UPDATE (10/5): An 8-K filing by Globalstar confirms that TAS has rejected the order “because Thales believes that Globalstar has no right to place the order”. The 8-K also describes various amendments to the terms of the credit facility and seems to indicate (by its reference to final in-orbit acceptance of 18 satellites) that (at least for the time being) Globalstar does not intend to accept the first 6 second generation satellites, presumably because the momentum wheel problem is one of the issues under dispute that will be addressed in the arbitration.


  1. ORBITRAX said,

    October 4, 2011 at 6:30 pm

    We believe you will find that the cost they are referring to is the price of the “contested amended contract” for the second 24 satellites.

    We believe that Thales has simply provided Globalstar Qty. 6 satellites at the Qty. 24 price. The contract for the second 24 was about €220MM. OR €9.166MM per satellite which is €55MM for six. Globalstar claims the contract for the second 24 is still valid, while Thales claims it was terminated by Globalstar for convenience. Now going to arbitration.

    Notwithstanding, this deal is a very good deal for Globalstar where they will receive the 6 additional satellites at the Qty. 24 pricing of the current “disputed” contract, irregardless of the ruling of the arbitration hearing on the remaining 18. Globalstar already has a fifth launch option with Arianespace, which we assume will take place from French Guiana in late 2013.

    The timeline for the “expedited delivery” is interesting as the 6 satellites will not be available even on “fast track production” until the middle of 2013. That figure includes the “long-lead time” assemblies already in house. Which might raise questions about how long Iridium can wait for “hosted payloads” without it effecting their 2015 launch prediction. We would assume that satellites would have to be delivered to Thales subcontractors in the US by mid-2014 in order to achieve an early 2015 launch.

    As far as any further failures goes. We attempt to ascertain the number of satellites in service through a process of averaging call availability versus non-availability via the Call Times Tool. We use the default phone location in the application and add the “call available” and “call unavailable” times over a four day period. Thus we are able to obtain a “average call availability” for the four day period. When satellites are removed from service, the average decreases, when satellites are added, the average increases. Not a 100% fool proof test, but close enough for estimates on satellite removal/addition given the 4 day period to average over.

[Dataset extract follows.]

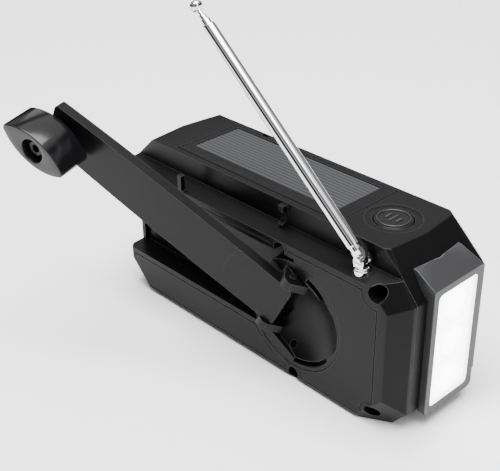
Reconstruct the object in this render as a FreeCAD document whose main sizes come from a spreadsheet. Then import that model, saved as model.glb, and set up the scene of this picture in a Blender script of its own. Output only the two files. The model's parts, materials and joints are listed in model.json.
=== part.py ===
import FreeCAD, Part
import math
import os
import re

import Sketcher
from FreeCAD import Placement, Rotation, Vector

# Hand-crank emergency radio, in millimetres.
# Frame: +Z up, the body rests on z = 0 at the origin. -X is the lamp end, +X the knob end,
# +Y the back with crank and antenna, -Y the front with speaker and dial.

SIZES = [
    # body outline
    ("half_depth", 27.2, "back and front faces to the middle plane"),
    ("body_height", 70.9, "flat top above the rest face"),
    ("end_reach", 77.0, "upright end edges to the middle"),
    ("apex_out", 2.2, "how far the end's middle crease stands out"),
    ("wall", 2.0, "shell wall"),
    ("edge_round", 0.7, "rounding of the case's outer edges"),
    ("top_half", 19.5, "half width of the flat top"),
    ("seam_depth", 18.8, "parting plane, also the upright wall of the antenna groove"),
    ("shelf_outer", 59.6, "antenna shelf at the back face"),
    ("shelf_inner", 61.9, "antenna shelf at the groove wall"),
    ("lamp_slope_low", 54.3, "end slope starts, lamp end"),
    ("lamp_slope_top", 62.8, "end slope meets the top, lamp end"),
    ("knob_slope_low", 59.8, "end slope starts, knob end"),
    ("knob_slope_top", 65.3, "end slope meets the top, knob end"),
    ("lamp_face_end", 70.9, "back face ends, lamp end"),
    ("lamp_edge_depth", 20.4, "upright corner edge, lamp end"),
    ("knob_face_end", 74.4, "back face ends, knob end"),
    ("knob_edge_depth", 24.5, "upright corner edge, knob end"),
    ("foot_bevel", 1.7, "bevel along the bottom edges"),
    # crank rotor and its stowage channel
    ("rotor_across", -26.7, "rotor axis"),
    ("rotor_up", 30.3, "rotor axis above the rest face"),
    ("rotor_radius", 23.1, "rotor disc"),
    ("rotor_face", 27.0, "outer face of the rotor disc"),
    ("rotor_back", 15.3, "inner face of the rotor disc"),
    ("rotor_gap", 0.3, "gap round the rotor"),
    ("ear_inner", 11.6, "inner faces of the two hinge ears"),
    ("ear_outer", 16.1, "outer faces of the two hinge ears"),
    ("shaft_radius", 4.0, "rotor shaft"),
    ("running_gap", 0.05, "radial clearance of every running fit"),
    ("hinge_offset", 8.1, "fold hinge to rotor axis"),
    ("hinge_depth", 28.4, "fold hinge above the middle plane"),
    ("channel_low", 18.4, "lower edge of the stowage channel"),
    ("channel_high", 55.0, "upper edge of the stowage channel"),
    ("channel_floor", 17.0, "floor of the stowage channel"),
    ("crank_turn", 29.0, "rest angle of the rotor above the horizontal"),
    ("arm_tilt", 14.6, "outward lean of the opened arm"),
    ("arm_length", 114.7, "hinge to arm tip"),
    ("arm_root", 11.2, "half width near the hinge"),
    ("arm_tip", 10.2, "half width at the tip"),
    ("arm_heel", 3.2, "reach of the arm behind its hinge"),
    ("arm_thick", 4.3, "arm thickness"),
    ("pin_radius", 1.25, "fold hinge pin"),
    ("knob_along", 109.0, "knob axis along the arm"),
    ("knob_half", 16.4, "half length of the lens-shaped knob"),
    ("knob_belly", 7.3, "half width of the lens-shaped knob"),
    ("knob_turn", 3.0, "rest angle of the knob to the arm"),
    ("knob_inner", 3.8, "knob's inner face above the arm's middle plane"),
    ("knob_outer", 19.2, "knob's outer face above the arm's middle plane"),
    # antenna
    ("mast_across", -55.3, "antenna base"),
    ("mast_depth", 22.6, "antenna base behind the middle plane"),
    ("mast_pivot", 65.4, "antenna tilt axis above the rest face"),
    ("mast_rise", 40.5, "rest angle of the antenna above the horizontal"),
    ("mast_end", 101.5, "outer tube's open end from the pivot"),
    # lamp
    ("hood_half", 14.0, "half width of the lamp hood"),
    ("hood_low", 5.1, "hood underside"),
    ("hood_front_top", 59.2, "hood top at its front"),
    ("hood_back_top", 63.8, "hood top where it meets the body"),
    ("hood_reach", 80.5, "hood front plane"),
    ("window_half", 11.3, "half width of the lamp window"),
    ("window_low", 8.0, "lower edge of the lamp window"),
    ("window_high", 56.6, "upper edge of the lamp window"),
    # solar lid and top button
    ("lid_low", -37.2, "solar lid, lamp end"),
    ("lid_high", 51.2, "solar lid, knob end"),
    ("lid_front", -17.2, "solar lid, front edge"),
    ("lid_hinge", 14.9, "solar lid's hinge axis"),
    ("lid_axis_up", 69.7, "solar lid's hinge axis above the rest face"),
    ("lid_under", 67.3, "underside of the solar lid"),
    ("button_across", -50.0, "alarm button"),
    ("button_radius", 7.5, "alarm button cap"),
    # drive train
    ("drive_module", 0.8, "module of the first gear pair"),
    ("fast_module", 0.5, "module of the second gear pair"),
    ("large_teeth", 40.0, "teeth of both large gears"),
    ("small_teeth", 10.0, "teeth of both small gears"),
    ("fast_turn", -50.0, "direction from the step gear to the generator"),
    ("mesh_gap", 0.1, "extra centre distance of each gear pair"),
    # front panel and knob end
    ("speaker_across", 38.0, "speaker axis"),
    ("speaker_up", 41.0, "speaker axis above the rest face"),
    ("tuning_up", 46.7, "tuning knob axis"),
    ("volume_up", 28.5, "volume knob axis"),
    ("control_depth", -2.0, "both knob axes, front to back"),
]
STANDOFFS = [(-54.0, 16.0), (-12.0, 28.0)]
WELLS = {(-18.9, 56.1): 2.9, (-26.7, 3.2): 2.6, (-65.1, 57.3): 3.1, (-65.5, 6.1): 2.8,
         (60.0, 57.0): 2.4, (68.0, 37.6): 2.4}
SCREWS = list(WELLS)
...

    We have also been conducting satellite performance tests between the older 2007 launched satellites and the new second generation satellites. Generally, we have found a service link connection for voice now remains established to ~2,300 miles from a Gateway, vs about 1,600 miles for the first generation satellites. The Globalstar handset can be programmed to tell you which satellite it is connected to, and we use this feature to verify new vs. old satellites during connection. . We then compare this to the TLE sets in SaVi. You will also notice that there are periods in the CTT that it frequently shows satellite availability for ~23 minutes. We have derived, in our opinion, that this is connect time for a single second generation satellite, vs. the ~15 minutes of a 2007 satellite. Thus we expect voice and data connectivity coverage areas to closely mimic those currently provided for SPOT, which greatly expands potential coverage over open oceans.


  2. timfarrar said,

    October 4, 2011 at 7:25 pm

    I don’t know how it is possible to conclude that Globalstar will “receive the 6 additional satellites at the Qty. 24 pricing of the current “disputed” contract, irregardless [sic] of the ruling of the arbitration hearing on the remaining 18″.

    Clearly if the arbitration found that the contract had been terminated then one would (at least) expect the price to be subject to renegotiation. The press release certainly doesn’t say that “Thales has simply provided Globalstar Qty. 6 satellites at the Qty. 24 price” or that Thales even agrees that the contract for any of the remaining satellites is still valid.